In this remake, Clooney takes Frank Sinatra's spot, as Danny Ocean, a can man just sprung from prison and looking for a big score. He has a scheme to pick off a Vegas casino vault loaded with 150 million boners. Like Sinatra does in the original, he gathers a group of ragtag friends, each with a different skill, to pull off the job. Brad Pitt is the brains, Matt Damon has the light fingers, Bernie Mac can get them into the casino, Carl Reiner is a casino distraction, Don Cheadle is a master safecracker, Elliott Gould is the embittered former casino owner with a score to settle, Shaobo Qin is the Chinese acrobat that squeeze into tiny spaces, and Eddie Jemison is the tech-geek. Because that's only nine and the movie is called Ocean's 11, Casey Affleck and Scott Caan are thrown in as perhaps the least funny, most annoying "comic relief" in history. They play screeching weasels who behave, for some unknown reason, as through their nest of babies is being threatened.

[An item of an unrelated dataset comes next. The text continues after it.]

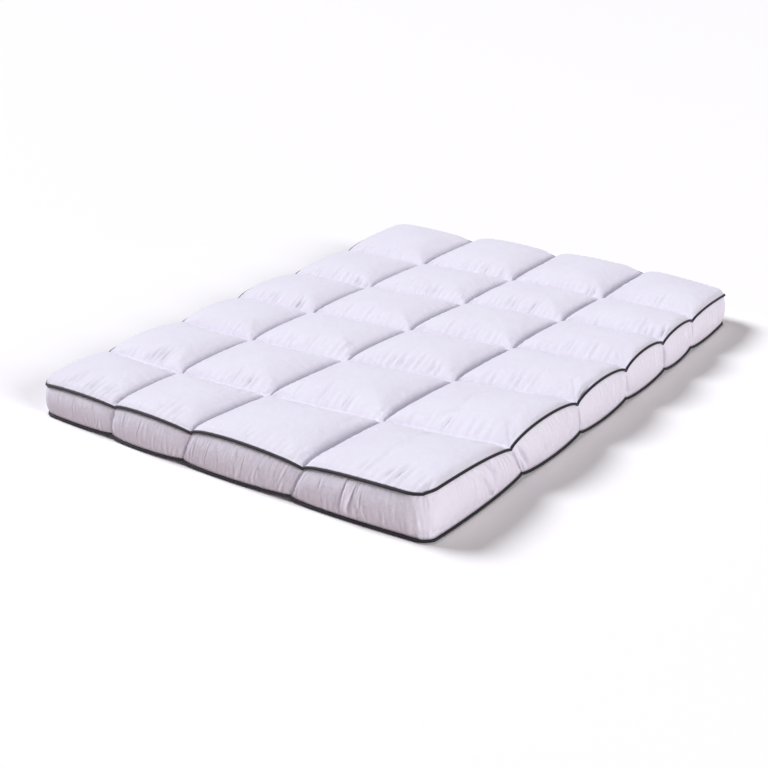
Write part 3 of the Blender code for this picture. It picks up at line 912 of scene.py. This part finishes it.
def seen_or_lighting(tree, lighting, seen):
    """One colour where the camera sees the surface, another where it lights the topper."""
    ray = add_node(tree, "ShaderNodeLightPath")
    return mixed(tree, ray.outputs["Is Camera Ray"], lighting, seen)


def painted_floor(name):
    """A matt white studio floor, a little darker where it lights the topper than where the camera sees it."""
    material, tree = new_material(name)
    colour = seen_or_lighting(tree, linear(FLOOR_GLOW), linear(FLOOR))
    finish_material(tree, Base_Color=colour, Roughness=0.9)
    return material


# ================================================================ stage

CAMERA_PLACE = (2.292, -3.282, 1.458)
CAMERA_TURN = math.radians(-36.28)  # to the left of +Y
CAMERA_DROP = math.radians(21.10)  # below level
CAMERA_ROLL = math.radians(-1.88)
CAMERA_LENS = 58.54
SENSOR = 36.0  # mm, as is the lens
SKY_LIGHT = (0.145, 0.132, 0.135, 1.0)
SKY_SEEN = (1.0, 1.0, 1.0, 1.0)
FLOOR_SIZE = 60.0
FLOOR_GAP = 0.0003
Sun = namedtuple("Sun", "name towards strength angle colour")
SUNS = (
    Sun("key", (1.0, 0.06, -0.90), 3.18, 24, (0.955, 0.98, 1.05)),
    Sun("fill", (-1.0, 0.20, -0.36), 2.08, 20, (1.0, 1.0, 1.03)),
)


def add_camera():
    """A camera at the photograph's viewing angle."""
    ahead = Vector(
        (
            math.sin(CAMERA_TURN) * math.cos(CAMERA_DROP),
            math.cos(CAMERA_TURN) * math.cos(CAMERA_DROP),
            -math.sin(CAMERA_DROP),
        )
    )
    right = Vector((math.cos(CAMERA_TURN), -math.sin(CAMERA_TURN), 0.0))
    up = right.cross(ahead)
    cosine, sine = math.cos(CAMERA_ROLL), math.sin(CAMERA_ROLL)
    axes = (cosine * right + sine * up, cosine * up - sine * right, -ahead)
    placed = Matrix(axes).transposed().to_4x4()
    placed.translation = CAMERA_PLACE
    data = bpy.data.cameras.new("camera")
    data.lens, data.sensor_width = CAMERA_LENS, SENSOR
    data.clip_end = 200
    camera = bpy.data.objects.new("camera", data)
    camera.matrix_world = placed
    bpy.context.scene.collection.objects.link(camera)
    bpy.context.scene.camera = camera


def add_sun(sun):
    """A soft light from far away."""
    data = bpy.data.lights.new(sun.name, "SUN")
    data.energy, data.angle, data.color = sun.strength, math.radians(sun.angle), sun.colour
    lamp = bpy.data.objects.new(sun.name, data)
    lamp.rotation_euler = Vector(sun.towards).to_track_quat("-Z", "Y").to_euler()
    bpy.context.scene.collection.objects.link(lamp)


def studio_sky(name):
    """An even sky that lights the topper softly from all round, and is white where it shows."""
    world = bpy.data.worlds.new(name)
    world.use_nodes = True
    tree = world.node_tree
    tree.links.new(seen_or_lighting(tree, SKY_LIGHT, SKY_SEEN), tree.nodes["Background"].inputs["Color"])
    return world


def add_stage():
    """A pale floor, an even white sky and soft light from the left and from the right."""
    half = FLOOR_SIZE / 2
    corners = np.array([[-half, -half], [half, -half], [half, half], [-half, half]])
    corners = np.column_stack([corners, np.full(4, -FLOOR_GAP)])
    floor = make_object("floor", corners, [np.array([[0, 1, 2, 3]])])
    floor.data.materials.append(painted_floor("matt_white_floor_paint"))
    bpy.context.scene.world = studio_sky("studio_sky")
    for sun in SUNS:
        add_sun(sun)
    bpy.context.scene.view_settings.view_transform = "Standard"


# ================================================================ the topper


def finish_piece(piece, material, slot, *nodes):
    """Its material, the body that it rides on and the nodes that it stands for. The slot is not used."""
    piece.data.materials.append(material)
    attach(piece, "root")
    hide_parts(*nodes)


def centred(x, y, outline):
    """x and y moved as in the model, where the middle of the outline is at the origin."""
    return x - (outline[0].min() + outline[0].max()) / 2, y - (outline[1].min() + outline[1].max()) / 2


def build_topper():
    top_plan, foot_plan = plan(foot=0), plan(foot=1)
    outline = [np.stack([a, b]) for a, b in zip(top_plan, foot_plan)]
    top_x, top_y = centred(*top_plan, outline)
    foot_x, foot_y = centred(*foot_plan, outline)
    top = Edge(top_x, top_y, top_heights(CROWN))
    foot = Edge(foot_x, foot_y, foot_heights())
    gusset_points = gusset_face(top, foot)
    top_points = np.stack([top_x, top_y, start_heights(top_x, top_y)], axis=-1)
    top_points[RIM] = top.beside(LIP_OUT, LIP_UP)
    top_points, gusset_points = blow_up(top_points, gusset_points, top, foot)
    top_points[..., 2] = rounded_out(top_points[..., 2]) - creased()
    underside_points = np.stack([foot_x, foot_y, underside_heights()], axis=-1)

    cotton = percale_cotton("white_cotton_percale")
    binding = twill_binding("charcoal_twill_binding")
    pad = build_pad(top_points, top, foot, underside_points)
    finish_piece(pad, cotton, "white_cotton", "quilted_pad")
    gusset = build_gusset(gusset_points, top, foot)
    finish_piece(gusset, cotton, "white_cotton", "gusset")
    stitches = build_stitches(top_points)
    finish_piece(stitches, spun_thread("white_polyester_thread"), "white_cotton")
    for name, edge in (("piping_top", top), ("piping_bottom", foot)):
        finish_piece(build_piping(name + "_binding", edge), binding, "charcoal_binding", name)


add_camera()
add_stage()
build_topper()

What Clooney doesn't tell the team is that the casino they are knocking off is owned by the man (Andy Garcia) screwing his ex-wife, Julia Roberts. Clooney wants the dough and his mustachioed lady, too.
It's a caper genre picture, like The Heist and The Score, but what separates Ocean's 11 is that the caper is pretty fucking good and the movie isn't overly pleased with itself just for thinking it up. It doesn't drown us in scene after scene showing off how God damn clever the screenwriter was. I won't go so far as to say it's believable, but it is definitely more fun than its brethren. It's slick as a McDonald's Playplace slide after a kid with the French-fry-runs goes down. The dialog is also good. There's no exposition poking out like a blind man's dick, and director Steven Soderbergh doesn't let anyone get too weepy.
There's also some pretty good acting. Damon is strong as the pickpocket who has to prove himself. Unlike his drunkard pal Ben Affleck, Damon can act and doesn't try to look like he's posing for a poster. Cheadle and his Cockney accent are a fuck load better than he was in Mission to Mars. Gould is by far the funniest as the fat, furry millionaire who can't resist getting even with Garcia, who is about the demolish his old hotel. And Brad Pitt is good as the unflappable point man.
But, anytime you try to cram 11 thieves into a movie, along with the victims, someone gets left out, and they all get the short-shrift on character development. Clooney plays the same God damn character he always plays. He's the smug, aren't-I-charming, barely-acting asshole he is in every movie. This guy has the range of a Holly Hobby oven; one soft-white bulb able to warm but never to cook. And I want to repeat how similar to a case of shingles Affleck and Caan are. They are painful, debilitating to the movie, and use up way too much screen time that could have been better spent developing somebody's character.
Actually, their presence is just more proof that the movie is trying to be cool. It could have been Ocean's 9. But, no, the moviemakers are selling us Sinatra's ghost, so it has to be 11.
Anybody who has been reading me for a while knows how much I loved Julia Roberts and how we were planning to get married as soon as she acknowledged the letters I sent her. She sucks ass here. She's a hardened bitch and I have no idea why Clooney would want her back. I guess it's because she's Julia Roberts, Americas Sweetheart, and we're supposed to accept that. I call bullshit. Also, if she's so damn great why the fuck is she with an asshole like Andy Garcia's character? She must be either the biggest dope on the planet (besides Affleck and Caan), or a money-grubbing whore to be in love with him. The fact that he's such an asshole makes her decision at the end way too easy and predictable. The fact that she's so unpleasant also makes it unsatisfying. Plus, did the script tell her to grow the faint mustache or was that her own touch?
Julia, I want my letters back, the wedding is off. I just hope the Arvada Elk's Lodge will refund my deposit for the reception hall.
Ocean's 11 claims to be about Las Vegas, but that's bullshit. Director Steven Soderbergh and his crew never even go out and see the city. It all takes place in the Bellagio, one crappy casino for snooty showoffs. This place is the casino equivalent of an upscale mall: boring as hell and as ostentatious as a Lexus with gold-plate. There's a shitload of interesting stuff in Las Vegas, but this movie is too interested in being an ad for the Bellagio to bother showing it to us. (Want to read about my trips to Las Vegas?)
Three Fingers for Ocean's Eleven, a good movie, but a futile exercise in cool. Even more futile than when I tried smoking cigars and lit my pants on fire.